Because my writer’s block did indeed release… and now I write easily. I’m the author of two books, one a bestseller. I’ve written countless articles, and a popular weekly e-zine that goes out the door every Tuesday without fail. If I need to write a paragraph in order to get onto a conference program, it’s done in twenty minutes. And I now teach workshops and classes in Releasing Blocks to Action, teaching people the method I used for myself.

For you, I’ve boiled the method down to the essence: seven secrets to getting unblocked.

One. Stop trying to think your way through the block.

You’re no dummy. If thinking your way through was all this problem needed, it would have been solved already. No question. So you’re going to need something else besides figuring out and thinking up solutions.

Two. Clear out your assumptions.

What are you assuming? The biggest block to getting unblocked is thinking you already know “why” you are blocked. Shana thought the reason she wasn’t working on her novel was that she was scared of being a failure. It turned out to be something quite different.

Three. Get into your body.

Most of us cut off the full power of our brilliance by walking around cut off from our bodies. Take some time to feel your feet, your seat, your breathing.

Four. Something in you doesn’t want to do it.

If you’re not doing something that’s well within your power to do, there must be something in you that doesn’t want to do it. That’s the one assumption we’re going to make. You can sit down and organize your papers — you aren’t doing it — therefore, something in you doesn’t want to.

Five. Don’t judge it; get curious instead.

The first temptation is to judge: “It’s just the lazy part of me that doesn’t want to.” But wait—don’t judge! Being judgmental is going to shut down the lines of communication that we need to have open. Instead of judging, get curious. The truth is, you don’t know what or why this part of you is not doing the action. Let your genuine curiosity awaken.

Six. Listen.

Listen to the part of you that doesn’t want to do the action. How? By allowing it to show up as a bodily felt sense. Take some time, sense into your body, and invite this part to show up. Maybe it will come as a tightness in your chest, or a constriction in your throat. Take time; be patient. Once you can feel it there, you can ask it: What are you worried about? What are you trying to help me with?

Seven. Be open to transformation.

Shana called me in a panic.
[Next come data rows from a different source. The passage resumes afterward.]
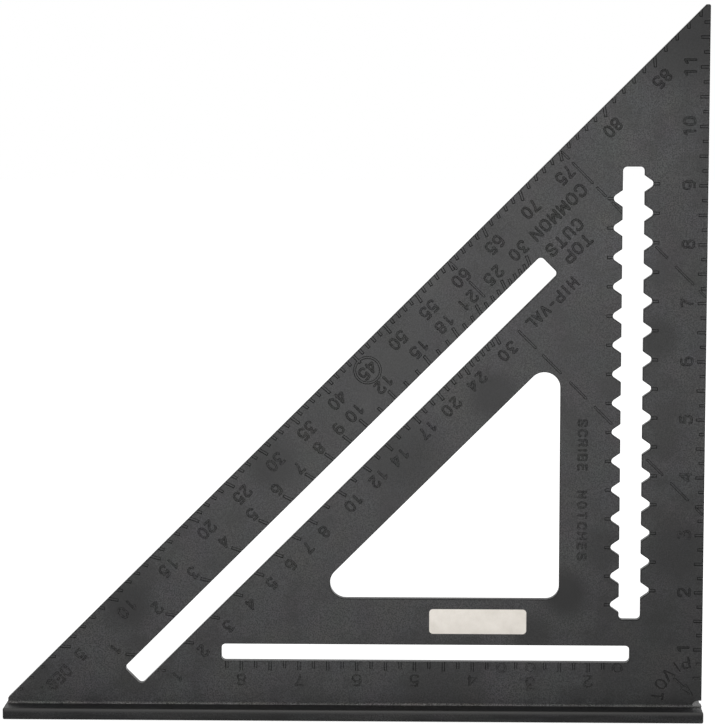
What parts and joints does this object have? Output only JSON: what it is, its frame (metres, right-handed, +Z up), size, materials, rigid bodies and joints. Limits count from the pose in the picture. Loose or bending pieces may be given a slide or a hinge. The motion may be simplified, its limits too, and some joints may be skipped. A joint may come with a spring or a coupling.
{
  "type": "rafter square",
  "caption": "Right-angled triangular layout square on a broad fence, with graduated edges, slots, a window and an upright notched scribe slot.",
  "frame": {"origin": "centre of the fence's underside, where the square stands on a flat surface", "axes": "+Z up from the fence to the blade's apex, +X along the fence towards the right-angled pivot corner, +Y through the blade's thickness to its rear face"},
  "size_m": [0.3064, 0.0254, 0.311],
  "materials": {
    "blade_coat": "satin",
    "fence_coat": "satin"
  },
  "bodies": {
    "root": {"blade": "blade_coat", "fence": "fence_coat"}
  },
  "joints": []
}
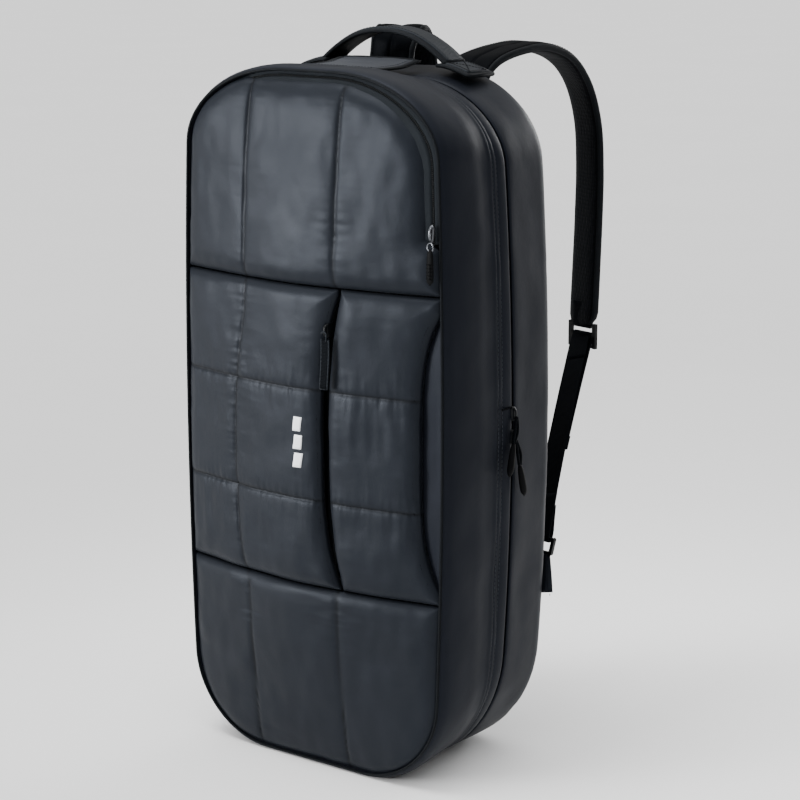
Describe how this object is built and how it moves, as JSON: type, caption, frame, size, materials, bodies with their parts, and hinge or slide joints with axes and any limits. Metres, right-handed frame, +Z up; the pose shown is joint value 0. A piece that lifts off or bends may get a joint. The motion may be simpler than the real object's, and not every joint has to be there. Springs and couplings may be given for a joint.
{
  "type": "racket backpack",
  "caption": "Tall padded racket backpack with a quilted front, a lidded front pocket, slit and open side pockets, a book-opening main zip, a top handle and two padded shoulder straps",
  "frame": {"origin": "the middle of the base, on the ground, which is 17 mm in front of the main zip's plane", "axes": "+X to the viewer's right when facing the quilted front, +Y from the front to the back panel and straps, +Z up"},
  "size_m": [0.3755, 0.4441, 0.7635],
  "materials": {
    "shell_nylon": "fine woven nylon with a soft sheen, quilted and puckered at its seams",
    "lining": "plain thin polyester lining",
    "air_mesh": "knitted spacer mesh",
    "strap_nylon": "fine woven nylon over foam",
    "webbing": "ribbed polyester webbing",
    "zip_tape": "woven zip tape with a nylon coil",
    "slider_metal": "gunmetal plate",
    "puller_rubber": "moulded soft rubber",
    "buckle_plastic": "moulded acetal",
    "board_plastic": "sheet polyethylene",
    "foam": "closed-cell foam",
    "mark_print": "flat print"
  },
  "bodies": {
    "root": {"rear_gusset": "shell_nylon", "back_panel": "shell_nylon", "back_foam": "foam", "back_board": "board_plastic", "back_lining": "lining", "rear_binding": "zip_tape", "back_pad_left": "air_mesh", "back_pad_right": "air_mesh", "lumbar_pad": "air_mesh", "shoulder_yoke": "shell_nylon", "racket_sleeve": "lining", "rear_zip_tape": "zip_tape", "left_side_hinge": "shell_nylon", "handle_patches": "webbing", "strap_left": "strap_nylon", "strap_right": "strap_nylon", "strap_mesh_left": "air_mesh", "strap_mesh_right": "air_mesh", "adjust_web_left": "webbing", "adjust_web_right": "webbing", "anchor_tab_left": "shell_nylon", "anchor_tab_right": "shell_nylon", "lock_loop_left": "webbing", "lock_loop_right": "webbing"},
    "front_half": {"front_gusset": "shell_nylon", "front_binding": "zip_tape", "front_lining": "lining", "upper_panel": "shell_nylon", "lower_panel": "shell_nylon", "middle_panel_left": "shell_nylon", "middle_panel_right": "shell_nylon", "front_mark": "mark_print", "front_zip_tape": "zip_tape", "zip_placket": "shell_nylon", "storm_flap": "shell_nylon", "pocket_bag": "lining", "pocket_zip_band": "zip_tape", "slit_zip_tape": "zip_tape", "slit_pocket_bag": "lining", "stash_pocket_bag": "lining", "stash_binding": "zip_tape"},
    "lid": {"pocket_lid": "shell_nylon", "lid_zip_tape": "zip_tape"},
    "handle": {"handle_loop": "webbing"},
    "lock_left": {"ladder_lock_left": "buckle_plastic", "web_tail_left": "webbing"},
    "lock_right": {"ladder_lock_right": "buckle_plastic", "web_tail_right": "webbing"},
    "ring_left": {"web_ring_left": "buckle_plastic", "ring_loop_left": "webbing"},
    "ring_right": {"web_ring_right": "buckle_plastic", "ring_loop_right": "webbing"},
    "main_slider_upper": {"main_slider_upper": "slider_metal"},
    "main_slider_lower": {"main_slider_lower": "slider_metal"},
    "main_pull_upper": {"main_pull_upper": "webbing"},
    "main_pull_lower": {"main_pull_lower": "webbing"},
    "pocket_slider": {"pocket_slider": "slider_metal"},
    "pocket_puller": {"pocket_puller": "puller_rubber"},
    "slit_slider": {"slit_slider": "slider_metal"},
    "slit_puller": {"slit_puller": "webbing"}
  },
  "joints": [
    {"name": "front_opening", "type": "hinge", "parent": "root", "child": "front_half", "pos_m": [-0.1855, 0.017, 0.365], "axis": [0, 0, -1], "range_deg": [0, 100]},
    {"name": "pocket_lid_fold", "type": "hinge", "parent": "front_half", "child": "lid", "pos_m": [0, -0.1016, 0.562], "axis": [1, 0, 0], "range_deg": [0, 100]},
    {"name": "handle_swing", "type": "hinge", "parent": "root", "child": "handle", "pos_m": [0, 0.059, 0.731], "axis": [1, 0, 0], "range_deg": [-20, 15]},
    {"name": "lock_tilt_left", "type": "hinge", "parent": "root", "child": "lock_left", "pos_m": [-0.079, 0.222, 0.428], "axis": [0.9781, 0.2079, 0], "range_deg": [0, 30]},
    {"name": "lock_tilt_right", "type": "hinge", "parent": "root", "child": "lock_right", "pos_m": [0.091, 0.288, 0.428], "axis": [0.9781, -0.2079, 0], "range_deg": [0, 30]},
    {"name": "ring_tilt_left", "type": "hinge", "parent": "root", "child": "ring_left", "pos_m": [-0.151, 0.121, 0.212], "axis": [0.9962, 0.0872, 0], "range_deg": [-15, 15]},
    {"name": "ring_tilt_right", "type": "hinge", "parent": "root", "child": "ring_right", "pos_m": [0.151, 0.121, 0.212], "axis": [0.9962, -0.0872, 0], "range_deg": [-15, 15]},
    {"name": "main_slide_upper", "type": "slide", "parent": "root", "child": "main_slider_upper", "axis": [-0.0325, 0, 0.9995], "range_m": [0, 0.165]},
    {"name": "main_slide_lower", "type": "slide", "parent": "root", "child": "main_slider_lower", "axis": [-0.0234, 0, -0.9997], "range_m": [0, 0.165]},
    {"name": "main_pull_swing_upper", "type": "hinge", "parent": "main_slider_upper", "child": "main_pull_upper", "pos_m": [0.19032, 0.017, 0.382], "axis": [0, -1, 0], "range_deg": [0, 150]},
    {"name": "main_pull_swing_lower", "type": "hinge", "parent": "main_slider_lower", "child": "main_pull_lower", "pos_m": [0.1904, 0.017, 0.358], "axis": [0, -1, 0], "range_deg": [0, 150]},
    {"name": "pocket_slide", "type": "slide", "parent": "front_half", "child": "pocket_slider", "axis": [-0.0401, 0.0041, 0.9992], "range_m": [0, 0.064]},
    {"name": "pocket_puller_swing", "type": "hinge", "parent": "pocket_slider", "child": "pocket_puller", "pos_m": [0.15944, -0.08943, 0.569], "axis": [-1, 0, 0], "range_deg": [0, 150]},
    {"name": "slit_slide", "type": "slide", "parent": "front_half", "child": "slit_slider", "axis": [0, 0, -1], "range_m": [0, 0.21]},
    {"name": "slit_puller_swing", "type": "hinge", "parent": "slit_slider", "child": "slit_puller", "pos_m": [0.04, -0.1066, 0.472], "axis": [-1, 0, 0], "range_deg": [0, 90]}
  ]
}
She was two months into her three-month writing break and all she had to show was a great collection of shells. “I know it’s just fear,” she told me. “I’m afraid to find out I’m a failure.”

I suggested she set aside her assumptions for a while, and approach the situation with curiosity. “Maybe that’s what it is,” I said, “but let’s find out.”

When Shana got quiet and brought her awareness into her body, she could feel the not-wanting-to-write in her chest, like a drawstring pulling tight. I guided her in a process of sensing what it was worried about, and what it was trying to help her with. After about fifteen minutes, she felt a shift. Her breathing deepened and the feeling in her chest released. “Wow,” she said. “It says it feels I have something precious inside, and it doesn’t want that to get trampled on.” I suggested she let it know she heard it. “Yes, I can do that,” she said, smiling.

Shana’s whole body posture had changed. Her shoulders were up and her eyes were bright and relaxed. “This feels really different,“ she said. Later I found out that in her last month in the beach cottage, she wrote every day, enjoyed herself, and finished three chapters of her novel.